--- start ---
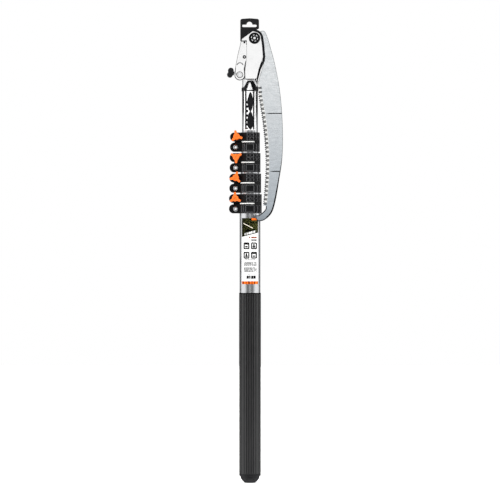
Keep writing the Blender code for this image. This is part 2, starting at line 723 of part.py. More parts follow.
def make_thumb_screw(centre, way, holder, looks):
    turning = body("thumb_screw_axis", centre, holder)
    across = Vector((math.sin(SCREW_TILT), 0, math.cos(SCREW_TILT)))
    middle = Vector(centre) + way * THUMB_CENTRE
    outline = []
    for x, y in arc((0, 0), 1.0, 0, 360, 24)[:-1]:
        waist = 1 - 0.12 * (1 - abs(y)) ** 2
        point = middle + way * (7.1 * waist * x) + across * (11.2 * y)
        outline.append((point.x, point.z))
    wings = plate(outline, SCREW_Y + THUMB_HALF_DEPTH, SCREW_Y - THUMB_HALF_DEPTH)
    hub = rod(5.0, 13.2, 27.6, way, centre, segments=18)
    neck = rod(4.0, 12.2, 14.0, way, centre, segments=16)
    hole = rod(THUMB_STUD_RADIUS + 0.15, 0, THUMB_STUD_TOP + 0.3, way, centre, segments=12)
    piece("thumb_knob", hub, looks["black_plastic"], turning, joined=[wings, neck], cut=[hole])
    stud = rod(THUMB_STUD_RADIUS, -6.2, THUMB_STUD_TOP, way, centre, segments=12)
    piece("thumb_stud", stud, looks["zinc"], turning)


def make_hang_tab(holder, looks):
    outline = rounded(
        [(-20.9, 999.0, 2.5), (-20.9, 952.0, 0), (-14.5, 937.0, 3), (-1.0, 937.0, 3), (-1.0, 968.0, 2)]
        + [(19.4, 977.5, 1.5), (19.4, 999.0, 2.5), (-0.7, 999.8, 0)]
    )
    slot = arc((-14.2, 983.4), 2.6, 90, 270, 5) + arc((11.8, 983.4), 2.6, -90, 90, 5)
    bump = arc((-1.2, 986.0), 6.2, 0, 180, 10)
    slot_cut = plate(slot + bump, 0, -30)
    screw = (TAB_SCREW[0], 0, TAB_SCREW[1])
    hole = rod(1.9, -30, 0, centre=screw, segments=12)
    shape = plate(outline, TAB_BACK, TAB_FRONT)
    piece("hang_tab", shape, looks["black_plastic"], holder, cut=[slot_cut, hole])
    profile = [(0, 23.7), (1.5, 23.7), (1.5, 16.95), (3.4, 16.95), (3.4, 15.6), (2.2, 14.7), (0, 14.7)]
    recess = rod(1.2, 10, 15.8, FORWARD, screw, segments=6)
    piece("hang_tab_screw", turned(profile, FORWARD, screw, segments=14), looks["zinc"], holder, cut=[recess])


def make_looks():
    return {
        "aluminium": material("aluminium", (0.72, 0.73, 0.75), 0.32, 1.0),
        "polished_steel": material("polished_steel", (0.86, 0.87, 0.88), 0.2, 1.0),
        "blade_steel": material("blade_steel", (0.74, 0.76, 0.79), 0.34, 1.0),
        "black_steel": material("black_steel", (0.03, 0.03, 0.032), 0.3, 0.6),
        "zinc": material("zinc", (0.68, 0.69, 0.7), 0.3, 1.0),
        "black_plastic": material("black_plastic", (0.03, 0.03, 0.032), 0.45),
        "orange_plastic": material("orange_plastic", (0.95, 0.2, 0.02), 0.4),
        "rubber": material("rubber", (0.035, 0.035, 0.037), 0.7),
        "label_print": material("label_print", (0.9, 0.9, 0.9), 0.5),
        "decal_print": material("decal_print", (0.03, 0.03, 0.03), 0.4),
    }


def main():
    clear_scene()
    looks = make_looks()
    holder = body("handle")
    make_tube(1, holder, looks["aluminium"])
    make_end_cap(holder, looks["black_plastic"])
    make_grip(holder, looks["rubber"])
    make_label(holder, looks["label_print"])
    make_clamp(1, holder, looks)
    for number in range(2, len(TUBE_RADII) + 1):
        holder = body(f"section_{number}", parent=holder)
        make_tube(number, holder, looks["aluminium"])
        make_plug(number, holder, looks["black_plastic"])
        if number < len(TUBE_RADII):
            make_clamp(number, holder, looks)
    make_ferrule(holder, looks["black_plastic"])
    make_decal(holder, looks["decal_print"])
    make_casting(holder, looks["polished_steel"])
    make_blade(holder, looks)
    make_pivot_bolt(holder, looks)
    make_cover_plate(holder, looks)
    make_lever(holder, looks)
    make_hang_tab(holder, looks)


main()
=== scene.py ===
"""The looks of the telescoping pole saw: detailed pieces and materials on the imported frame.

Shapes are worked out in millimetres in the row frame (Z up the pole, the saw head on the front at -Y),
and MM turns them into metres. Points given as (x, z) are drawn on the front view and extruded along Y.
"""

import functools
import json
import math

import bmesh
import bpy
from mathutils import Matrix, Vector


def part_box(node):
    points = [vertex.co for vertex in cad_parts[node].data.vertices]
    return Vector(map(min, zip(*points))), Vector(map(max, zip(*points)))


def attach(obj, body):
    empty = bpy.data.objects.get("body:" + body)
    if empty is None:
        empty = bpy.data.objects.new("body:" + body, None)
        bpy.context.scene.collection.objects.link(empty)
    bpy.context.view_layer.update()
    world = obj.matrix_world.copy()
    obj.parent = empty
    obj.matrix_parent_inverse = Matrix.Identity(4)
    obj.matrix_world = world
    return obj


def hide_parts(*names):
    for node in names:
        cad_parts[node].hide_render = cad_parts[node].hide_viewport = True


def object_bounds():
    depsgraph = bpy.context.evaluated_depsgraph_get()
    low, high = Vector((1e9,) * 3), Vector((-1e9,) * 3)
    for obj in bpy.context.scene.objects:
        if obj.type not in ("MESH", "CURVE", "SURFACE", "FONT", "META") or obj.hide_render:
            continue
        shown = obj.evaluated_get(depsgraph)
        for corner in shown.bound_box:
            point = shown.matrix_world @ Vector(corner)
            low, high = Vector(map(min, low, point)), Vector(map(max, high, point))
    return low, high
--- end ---
--- start ---
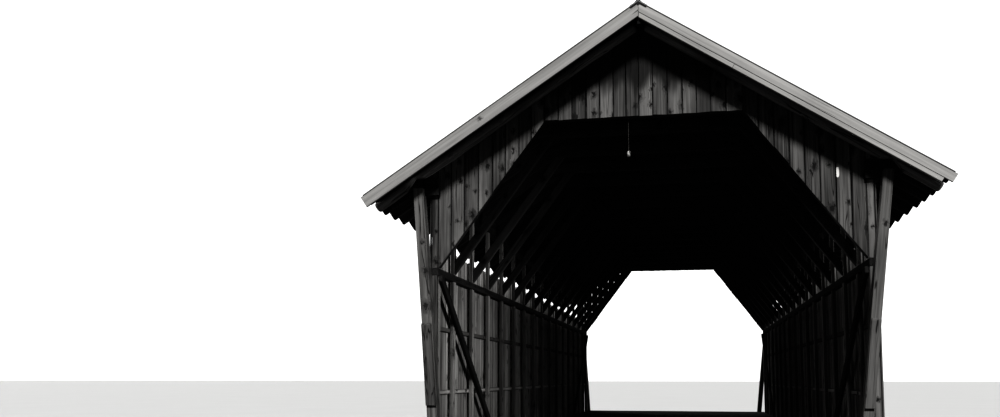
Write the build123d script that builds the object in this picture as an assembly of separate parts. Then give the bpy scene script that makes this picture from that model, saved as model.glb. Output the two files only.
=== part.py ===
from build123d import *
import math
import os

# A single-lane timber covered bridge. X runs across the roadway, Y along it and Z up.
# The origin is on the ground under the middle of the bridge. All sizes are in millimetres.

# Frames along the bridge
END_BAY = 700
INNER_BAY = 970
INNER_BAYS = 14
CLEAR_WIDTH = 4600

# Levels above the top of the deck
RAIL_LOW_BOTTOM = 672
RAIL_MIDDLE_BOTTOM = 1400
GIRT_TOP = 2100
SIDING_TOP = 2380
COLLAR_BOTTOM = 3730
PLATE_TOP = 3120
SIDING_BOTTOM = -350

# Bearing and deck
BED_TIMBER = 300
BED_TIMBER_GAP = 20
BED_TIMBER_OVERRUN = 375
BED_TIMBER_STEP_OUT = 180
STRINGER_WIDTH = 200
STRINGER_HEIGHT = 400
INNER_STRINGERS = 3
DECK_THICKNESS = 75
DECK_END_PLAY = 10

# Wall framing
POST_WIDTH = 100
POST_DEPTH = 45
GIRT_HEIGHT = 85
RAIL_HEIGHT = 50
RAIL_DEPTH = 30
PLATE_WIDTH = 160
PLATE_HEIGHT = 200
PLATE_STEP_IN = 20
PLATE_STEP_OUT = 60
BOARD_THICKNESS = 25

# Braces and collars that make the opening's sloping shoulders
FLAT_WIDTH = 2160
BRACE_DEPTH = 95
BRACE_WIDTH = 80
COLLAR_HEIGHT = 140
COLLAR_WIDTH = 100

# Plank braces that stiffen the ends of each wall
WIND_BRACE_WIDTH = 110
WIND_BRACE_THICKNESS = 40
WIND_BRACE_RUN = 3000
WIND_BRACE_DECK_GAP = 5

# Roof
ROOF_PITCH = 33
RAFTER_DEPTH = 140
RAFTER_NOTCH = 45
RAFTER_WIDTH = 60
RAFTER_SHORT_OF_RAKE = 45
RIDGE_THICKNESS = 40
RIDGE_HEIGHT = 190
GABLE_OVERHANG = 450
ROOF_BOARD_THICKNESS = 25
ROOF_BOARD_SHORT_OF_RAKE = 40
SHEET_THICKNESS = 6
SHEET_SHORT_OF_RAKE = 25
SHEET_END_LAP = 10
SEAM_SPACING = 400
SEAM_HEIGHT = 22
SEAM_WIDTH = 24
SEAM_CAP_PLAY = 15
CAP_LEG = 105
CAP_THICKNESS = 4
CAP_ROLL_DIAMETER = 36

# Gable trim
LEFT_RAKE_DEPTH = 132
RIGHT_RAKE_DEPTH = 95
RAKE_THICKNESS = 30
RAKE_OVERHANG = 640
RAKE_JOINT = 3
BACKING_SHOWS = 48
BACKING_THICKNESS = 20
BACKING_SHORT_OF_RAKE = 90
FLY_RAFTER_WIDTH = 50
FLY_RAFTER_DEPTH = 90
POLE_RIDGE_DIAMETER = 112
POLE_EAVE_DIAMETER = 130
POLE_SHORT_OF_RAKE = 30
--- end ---
--- start ---
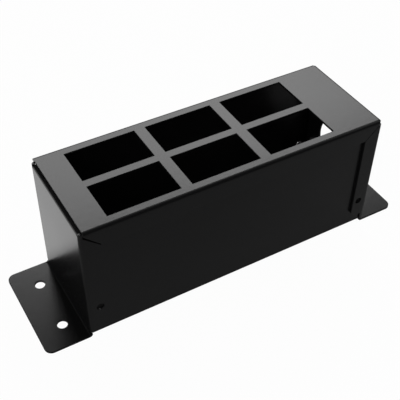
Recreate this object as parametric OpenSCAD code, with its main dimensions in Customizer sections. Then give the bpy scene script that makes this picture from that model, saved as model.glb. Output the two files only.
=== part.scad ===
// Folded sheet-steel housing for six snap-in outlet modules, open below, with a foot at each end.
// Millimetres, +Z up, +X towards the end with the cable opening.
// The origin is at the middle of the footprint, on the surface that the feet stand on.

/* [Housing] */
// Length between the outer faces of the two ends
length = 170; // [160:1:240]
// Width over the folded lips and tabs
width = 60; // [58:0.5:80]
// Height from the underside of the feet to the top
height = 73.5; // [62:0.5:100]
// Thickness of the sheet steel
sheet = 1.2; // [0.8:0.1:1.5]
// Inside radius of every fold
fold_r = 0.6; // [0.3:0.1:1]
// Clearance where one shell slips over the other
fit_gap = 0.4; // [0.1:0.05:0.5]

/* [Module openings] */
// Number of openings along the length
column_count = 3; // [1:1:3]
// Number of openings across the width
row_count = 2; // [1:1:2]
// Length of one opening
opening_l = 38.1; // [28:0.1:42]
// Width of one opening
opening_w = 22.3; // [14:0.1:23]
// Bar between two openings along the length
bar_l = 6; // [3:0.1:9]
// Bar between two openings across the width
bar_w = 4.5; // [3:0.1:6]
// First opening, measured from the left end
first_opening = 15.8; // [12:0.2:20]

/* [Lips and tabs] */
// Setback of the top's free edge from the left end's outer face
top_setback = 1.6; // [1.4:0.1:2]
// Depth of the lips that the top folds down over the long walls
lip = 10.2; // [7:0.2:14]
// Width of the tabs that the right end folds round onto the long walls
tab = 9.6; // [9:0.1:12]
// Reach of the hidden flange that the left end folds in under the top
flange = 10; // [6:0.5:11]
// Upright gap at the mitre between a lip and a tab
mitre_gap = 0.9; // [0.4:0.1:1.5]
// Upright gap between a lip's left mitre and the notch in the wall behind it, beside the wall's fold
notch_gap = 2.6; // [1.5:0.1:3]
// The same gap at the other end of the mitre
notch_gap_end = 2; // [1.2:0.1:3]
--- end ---
• [THE TASK] In the listing above, find the line with "Recreate this object" and the line with "feet stand on.", then print exactly those two lines and every line between them, and nothing more.

• [RESPONSE TO THIS EXERCISE]
Recreate this object as parametric OpenSCAD code, with its main dimensions in Customizer sections. Then give the bpy scene script that makes this picture from that model, saved as model.glb. Output the two files only.
=== part.scad ===
// Folded sheet-steel housing for six snap-in outlet modules, open below, with a foot at each end.
// Millimetres, +Z up, +X towards the end with the cable opening.
// The origin is at the middle of the footprint, on the surface that the feet stand on.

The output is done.